However, if hedonic capacities are enhanced by the same capacities that matter for securing various non-hedonic goods, then hedonism might imply that humans have a welfare range of 50, whereas given our objective list theory, they might have a welfare range of 74. So, the choice between hedonism and objective list theory could, in principle, be the difference between saying that humans have five times chickens’ welfare range vs. saying that humans have roughly seven times their welfare range. Still, there’s an intraspecific cap. Suppose that hedonic capacities are enhanced by the same capacities that matter for securing various non-hedonic goods. Then, given some set of empirical facts, the shift from one theory of welfare to another shouldn’t affect our estimate of one species’s welfare range by a factor greater than 1.5.
Tortured Tim, Round 2: Can Hedonic Bads Compromise Non-Hedonic Goods?
All that said, there’s a problem with our estimate. Our description of Tim’s case assumes that Tim can face extraordinary suffering while retaining all the relevant non-hedonic goods. However, it could well be that at least some non-hedonic goods are compromised as suffering increases. For instance, if exercising your autonomy enhances welfare and Tim is suffering to the point that he can’t exercise his autonomy, then he lacks that non-hedonic good.

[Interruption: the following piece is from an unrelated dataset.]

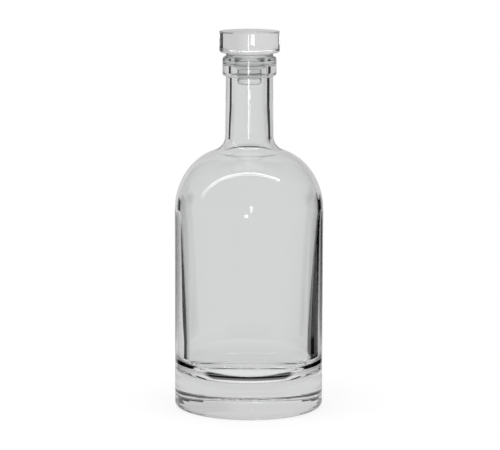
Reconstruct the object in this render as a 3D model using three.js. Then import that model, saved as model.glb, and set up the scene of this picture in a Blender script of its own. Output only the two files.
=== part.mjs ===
// A clear glass decanter for spirits: a heavy-based round bottle, a solid glass stopper and its soft seal.
// Lengths are in millimetres and +Z is up. The origin is on the axis, at the height of the table it stands on.
import * as THREE from "three";

// Bottle: outside of the body
const bottleHeight = 218.6;
const bodyRadius = 46;
const straightHeight = 123.4;
const heelRadius = 2.5;

// Bottle: hollow under the base, inside the flat ring that it stands on
const puntRadius = 37.5;
const puntDepth = 3;

// Bottle: shoulder, a quarter of an ellipse that a fillet blends into the neck
const shoulderRise = 38.4;
const shoulderCrownRadius = 12.1;
const neckFillet = 9.3;

// Bottle: neck and the collar round its mouth
const neckFootRadius = 14.9;
const neckTopRadius = 14.5;
const collarHeight = 12.1;
const collarProjection = 2.1;
const collarTopEdge = 2;
const collarFootEdge = 1.5;
const mouthEdge = 0.9;

// Bottle: inside
const boreRadius = 11;
const boreStraight = 28.6;
const shoulderWall = 3;
const baseWall = 7;
const floorHeight = 20;
const floorFillet = 13;
const upperWallHandle = 5.4;
const lowerWallHandle = 27;

// Stopper: disc and shank, pressed as one piece of glass
const discRadius = 18.6;
const discThickness = 13.1;
const discTopEdge = 0.7;
const discFootEdge = 1.5;
const shankRadius = 6.6;
const shankLength = 19.8;
const beadProjection = 0.9;
const beadHeight = 4;
const beadFootEdge = 2.2;
const beadTopEdge = 0.5;

// Seal: flange under the disc, two ribs that grip the bore, and a sleeve held on the shank by its bead
const flangeThickness = 1.6;
const flangeInset = 2.1;
const flangeEdge = 0.4;
const sleeveWall = 1;
const ribDrop = 2.5;
const ribHeight = 1.2;
const ribSpacing = 2.2;
const ribRelief = 0.6;
const coneHeight = 1.9;

// Clearances
const restGap = 0.3;
const sleeveClearance = 0.3;
const boreClearance = 0.3;

// Facets
const turnSteps = 48;
const shoulderSteps = 12;
const filletSteps = 7;
const edgeSteps = 4;
const puntSteps = 7;
const wallSteps = 9;
const floorSteps = 8;

const collarRadius = neckTopRadius + collarProjection;
const collarFoot = bottleHeight - collarHeight;
const flangeFoot = bottleHeight + restGap;
const flangeTop = flangeFoot + flangeThickness;
const discFoot = flangeTop + restGap;
const discTop = discFoot + discThickness;
const beadFoot = discFoot - shankLength;
const beadTop = beadFoot + beadHeight;

function point(radius, height) {
  return new THREE.Vector2(radius, height);
}

// Points of an arc round a centre: angles in degrees, 0 pointing away from the axis and 90 pointing up.
function arc(centreRadius, centreHeight, size, startAngle, endAngle, steps) {
  const points = [];
  for (let step = 0; step <= steps; step += 1) {
    const angle = THREE.MathUtils.degToRad(THREE.MathUtils.lerp(startAngle, endAngle, step / steps));
    points.push(point(centreRadius + size * Math.cos(angle), centreHeight + size * Math.sin(angle)));
  }
  return points;
}

// A point of the shoulder's ellipse moved along its outward normal, for a parameter from 0 (body) to 90 degrees.
function shoulderPoint(parameter, offset) {
  const reach = bodyRadius - shoulderCrownRadius;
  const normal = point(shoulderRise * Math.cos(parameter), reach * Math.sin(parameter)).normalize();
  const surface = point(
    shoulderCrownRadius + reach * Math.cos(parameter),
    straightHeight + shoulderRise * Math.sin(parameter),
  );
  return surface.addScaledVector(normal, offset);
}

// The parameter at which the ellipse meets the fillet, found by halving the interval.
function shoulderEnd() {
  let low = 0;
  let high = Math.PI / 2;
  for (let halving = 0; halving < 50; halving += 1) {
    const middle = (low + high) / 2;
    if (shoulderPoint(middle, neckFillet).x > neckFootRadius + neckFillet) {
      low = middle;
    } else {
      high = middle;
    }
  }
  return (low + high) / 2;
}

// Shoulder and neck fillet from the body up to the neck, moved inwards by a depth.
function shoulderOutline(depth) {
  const end = shoulderEnd();
  const points = [];
  for (let step = 0; step < shoulderSteps; step += 1) {
    points.push(shoulderPoint((end * step) / shoulderSteps, -depth));
  }
  const centre = shoulderPoint(end, neckFillet);
  const contact = shoulderPoint(end, 0).sub(centre);
  const startAngle = 360 + THREE.MathUtils.radToDeg(Math.atan2(contact.y, contact.x));
  points.push(...arc(centre.x, centre.y, neckFillet + depth, startAngle, 180, filletSteps));
  return points;
}

// The hollow under the base, from the axis out to the standing ring.
function puntOutline() {
  const size = (puntRadius ** 2 + puntDepth ** 2) / (2 * puntDepth);
  const edgeAngle = THREE.MathUtils.radToDeg(Math.asin(puntRadius / size));
  return arc(0, puntDepth - size, size, 90, 90 - edgeAngle, puntSteps);
}

// The inside wall from the shoulder down to the floor's fillet, thickening towards the base.
function wallOutline() {
  const top = point(bodyRadius - shoulderWall, straightHeight);
  const foot = point(bodyRadius - baseWall, floorHeight + floorFillet);
  const curve = new THREE.CubicBezierCurve(
    top,
    point(top.x, top.y - upperWallHandle),
    point(foot.x, foot.y + lowerWallHandle),
    foot,
  );
  return curve.getPoints(wallSteps);
}

function bottleOutline() {
  return [
    ...puntOutline(),
    ...arc(bodyRadius - heelRadius, heelRadius, heelRadius, -90, 0, edgeSteps),
    ...shoulderOutline(0),
    point(neckTopRadius, collarFoot),
    ...arc(collarRadius - collarFootEdge, collarFoot + collarFootEdge, collarFootEdge, -90, 0, edgeSteps),
    ...arc(collarRadius - collarTopEdge, bottleHeight - collarTopEdge, collarTopEdge, 0, 90, edgeSteps),
    ...arc(boreRadius + mouthEdge, bottleHeight - mouthEdge, mouthEdge, 90, 180, edgeSteps),
    point(boreRadius, bottleHeight - boreStraight),
    ...shoulderOutline(shoulderWall).reverse(),
    ...wallOutline(),
    ...arc(bodyRadius - baseWall - floorFillet, floorHeight + floorFillet, floorFillet, 0, -90, floorSteps),
    point(0, floorHeight),
  ];
}

function stopperOutline() {
  const beadRadius = shankRadius + beadProjection;
  return [
    point(0, beadFoot),
    ...arc(beadRadius - beadFootEdge, beadFoot + beadFootEdge, beadFootEdge, -90, 0, edgeSteps),
    ...arc(beadRadius - beadTopEdge, beadTop - beadTopEdge, beadTopEdge, 0, 90, edgeSteps),
    point(shankRadius, beadTop),
    point(shankRadius, discFoot),
    ...arc(discRadius - discFootEdge, discFoot + discFootEdge, discFootEdge, -90, 0, edgeSteps),
    ...arc(discRadius - discTopEdge, discTop - discTopEdge, discTopEdge, 0, 90, edgeSteps),
    point(0, discTop),
  ];
}

function sealOutline() {
  const holeRadius = shankRadius + sleeveClearance;
  const sleeveRadius = holeRadius + sleeveWall;
  const ribRadius = boreRadius - boreClearance;
  const waistRadius = ribRadius - ribRelief;
  const flangeRadius = collarRadius - flangeInset;
  const upperRibTop = flangeFoot - ribDrop;
  const lowerRibTop = upperRibTop - ribSpacing;
  const coneTop = lowerRibTop - ribHeight;
  return [
    point(holeRadius, beadTop + restGap),
    point(sleeveRadius, beadTop + restGap),
    point(sleeveRadius, coneTop - coneHeight),
    point(ribRadius, coneTop),
    point(ribRadius, lowerRibTop),
    point(waistRadius, (lowerRibTop + upperRibTop - ribHeight) / 2),
    point(ribRadius, upperRibTop - ribHeight),
    point(ribRadius, upperRibTop),
    point(waistRadius, upperRibTop + ribRelief),
    point(waistRadius, flangeFoot),
    ...arc(flangeRadius - flangeEdge, flangeFoot + flangeEdge, flangeEdge, -90, 0, edgeSteps),
    ...arc(flangeRadius - flangeEdge, flangeTop - flangeEdge, flangeEdge, 0, 90, edgeSteps),
    point(holeRadius, flangeTop),
    point(holeRadius, beadTop + restGap),
  ];
}

// A solid turned round the Z axis from an outline that runs up its outside and down its inside.
function turned(name, outline, material) {
  const points = outline.filter((here, index) => index === 0 || here.distanceTo(outline[index - 1]) > 1e-6);
  const geometry = new THREE.LatheGeometry(points, turnSteps);
  geometry.rotateX(Math.PI / 2);
  const mesh = new THREE.Mesh(geometry, material);
  mesh.name = name;
  return mesh;
}

function clearGlass() {
  return new THREE.MeshStandardMaterial({
    color: 0xe2e5e5,
    roughness: 0.03,
    metalness: 0,
    transparent: true,
    opacity: 0.35,
  });
}

function clearSeal() {
  return new THREE.MeshStandardMaterial({
    color: 0xdfe1e1,
    roughness: 0.25,
    metalness: 0,
    transparent: true,
    opacity: 0.5,
  });
}

function bottle() {
  return turned("bottle", bottleOutline(), clearGlass());
}

function stopper() {
  const group = new THREE.Group();
  group.add(turned("stopper", stopperOutline(), clearGlass()));
  group.add(turned("seal_ring", sealOutline(), clearSeal()));
  return group;
}

const decanter = new THREE.Group();
decanter.add(bottle());
decanter.add(stopper());

export default decanter;
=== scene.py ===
"""Dresses a clear glass decanter: blown bottle, solid glass stopper, soft seal and a pale studio."""

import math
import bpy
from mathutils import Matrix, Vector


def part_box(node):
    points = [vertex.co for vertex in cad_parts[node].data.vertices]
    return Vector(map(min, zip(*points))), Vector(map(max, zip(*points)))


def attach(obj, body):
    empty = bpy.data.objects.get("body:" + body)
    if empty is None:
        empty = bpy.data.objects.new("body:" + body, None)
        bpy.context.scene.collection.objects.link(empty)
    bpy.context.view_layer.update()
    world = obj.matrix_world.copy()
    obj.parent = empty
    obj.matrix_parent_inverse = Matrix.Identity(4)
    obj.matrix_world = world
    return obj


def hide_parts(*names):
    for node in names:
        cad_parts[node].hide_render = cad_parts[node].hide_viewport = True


bl_info = {
    "name": "Glass decanter",
    "version": (1, 0, 0),
    "blender": (4, 5, 0),
    "location": "View3D > Sidebar > Decanter",
    "description": "A clear glass decanter with a disc stopper, made round its solid model",
    "category": "Add Mesh",
}

import bmesh
import bpy
from bpy.props import FloatProperty, FloatVectorProperty, IntProperty, PointerProperty
from mathutils import Vector

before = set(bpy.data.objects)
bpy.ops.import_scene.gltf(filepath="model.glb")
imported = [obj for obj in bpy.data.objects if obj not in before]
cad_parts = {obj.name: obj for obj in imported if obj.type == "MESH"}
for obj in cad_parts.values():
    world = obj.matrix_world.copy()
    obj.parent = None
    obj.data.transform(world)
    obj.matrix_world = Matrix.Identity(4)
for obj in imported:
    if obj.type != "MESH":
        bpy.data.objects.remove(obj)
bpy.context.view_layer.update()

BOTTLE_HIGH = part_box("bottle")[1]
STOPPER_LOW, STOPPER_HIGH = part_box("stopper")
SEAL_LOW, SEAL_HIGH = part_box("seal_ring")


def length(name, description, default):
    return FloatProperty(name=name, description=description, default=default, unit="LENGTH", precision=5)


def angle(name, description, degrees):
    return FloatProperty(name=name, description=description, default=math.radians(degrees), subtype="ANGLE")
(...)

By way of reply, let’s first note that plausible though this observation may be, it doesn’t seem to apply to every non-hedonic good. You can still have friends while being tortured; you can still have knowledge; indeed, you can actually be doing meaningful work by being tortured, as might be true of martyrs in the right (horrible) circumstances. So, while this observation may show that we’ve underestimated the ceiling on the difference that non-hedonic goods can make to welfare ranges, there are limits to its significance.
The second thing to say is more concessive. Suppose that there are 11 items on the objective list, with hedonic goods being one of them, and suppose that of the 10 remaining, half the items are zeroed out due to Tim’s suffering. Finally, suppose that all 10 of those remaining items make equal contributions to welfare. Originally, we concluded that if all the non-hedonic goods don’t outweigh Tim’s suffering, then they increase Tim’s welfare by less than 50% of his hedonic capacity—that is, his ability to have those goods means that his total welfare range is no more than 1.5 times his hedonic capacity. With these new assumptions, we can conclude that his ability to have all the objective goods no more than doubles his welfare range. (See Figure 2.)
Figure 2: Factoring in Unrealized Non-Hedonic Goods
However, the third thing to say is that we’ve been charitable—and perhaps too charitable—in our estimate of the contribution of non-hedonic goods. For what it’s worth, we don’t think it’s plausible that those goods get Tim anywhere near a net positive welfare state. His net welfare state remains very, very low even if he has a significant number of non-hedonic goods. So, if we suppose that those non-hedonic goods do far less to offset Tim’s suffering, it follows that even if some non-hedonic goods are compromised as suffering increases, non-hedonic goods still make a much smaller contribution to individuals’ welfare ranges than hedonic bads—perhaps not even enough to justify our original, factor-of-1.5 estimate.
Round 3: What about Non-Hedonic Bads?
Unfortunately, there’s another problem with our estimate. Thus far, we’ve been ignoring non-hedonic bads. For instance, Tortured Tim has been tortured, which means that he’s been violated. Perhaps it’s objectively bad to be violated. If so, then we’ve been ignoring factors that can drag Tim’s welfare level down further, which means that his welfare range is larger.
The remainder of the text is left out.